Steve Cohen’s Former NYC Condo Is for Sale Again, at $36 Million

Billionaire Steve Cohen sold his luxury Manhattan condo in June, finally getting $30.5 million after multiple price cuts. The buyers, who never moved in, are relisting the apartment for sale -- at an 18% markup. 

The 9,000-square foot (836-square-meter) duplex penthouse at One Beacon Court, with postcard views of Central Park, is now seeking $36 million, according to the new listing by Compass agent Kyle Blackmon. It’s a bold wager that rising demand for high-end properties in the borough will translate to a quick spike in values, even while buyers still have plenty of choices. 

“New York is such an important global city that you have to have a presence here,” Blackmon said in an interview. “I believe that there is considerable upside in the market over the next number of years.”

Steve Cohen’s Former NYC Penthouse Marked Up 18% to $36 Million in Just Four Months

Blackmon’s clients purchased the condo from Cohen four months ago, ending an eight-year marketing effort by the New York Mets owner and hedge fund manager that began with a $115 million price tag. Shortly after the transaction closed, the buyers determined they’d be spending more time on the West Coast, and opted to resell the Beacon Court apartment rather than move in, Blackmon said. 

High-net-worth shoppers have been homing in on Manhattan’s poshest apartments, sending luxury deal volume to levels not seen in nearly a decade. In the third quarter, there were five sales of homes priced from $30 million to $39.9 million, up from only one last year, according to Jonathan Miller, president of appraiser Miller Samuel Inc. The median price of those five deals was $33.5 million, 5.8% higher than the single purchase last year. 

The turnaround and markup of Cohen’s former apartment is “clearly optimism, given the supply that’s out there,” Miller said. “But it’s not some sort of wild symbol of excess.” 

An expected return of international homebuyers to New York, as the U.S. prepares to open its borders to overseas travelers, figured into the new price tag, Blackmon said. So did the provenance of the apartment’s interior, which was designed on commission by the architect Charles Gwathmey just a few years before his death. 

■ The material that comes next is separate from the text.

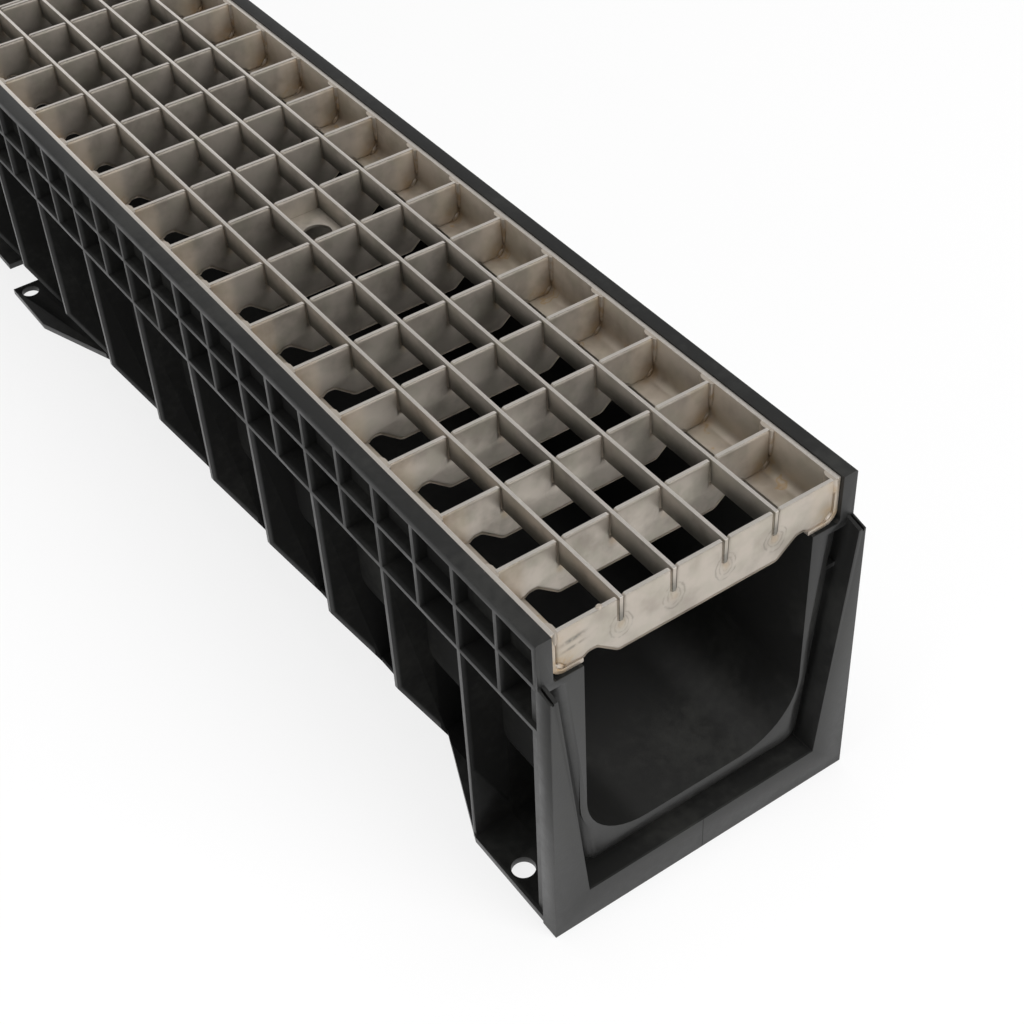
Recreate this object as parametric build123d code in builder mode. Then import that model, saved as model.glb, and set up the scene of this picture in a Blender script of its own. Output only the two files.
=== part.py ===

“If it were up to me, the interior of this apartment would be landmarked,” Blackmon said. “This is the equivalent of an Andy Warhol oil painting, relative to one of his lithographs that he signed.”

The five-bedroom apartment, on the 51sth and 52nd floors of the East 58th Street tower, has 24 foot (7.3-meter) ceilings and offers sweeping views of Midtown and the southernmost swath of Central Park. It was built in 2005. 

It was Blackmon who helped touch off an earlier Manhattan luxury boom in 2012, when he sold former Citigroup Inc. chairman Sandy Weill’s penthouse at 15 Central Park West for $88 million, a record at the time. That deal, for a building constructed around the same era as One Beacon Court, netted just over $13,000 a square foot.  

His current listing is a bargain by comparison, he said, at $4,000 a square foot.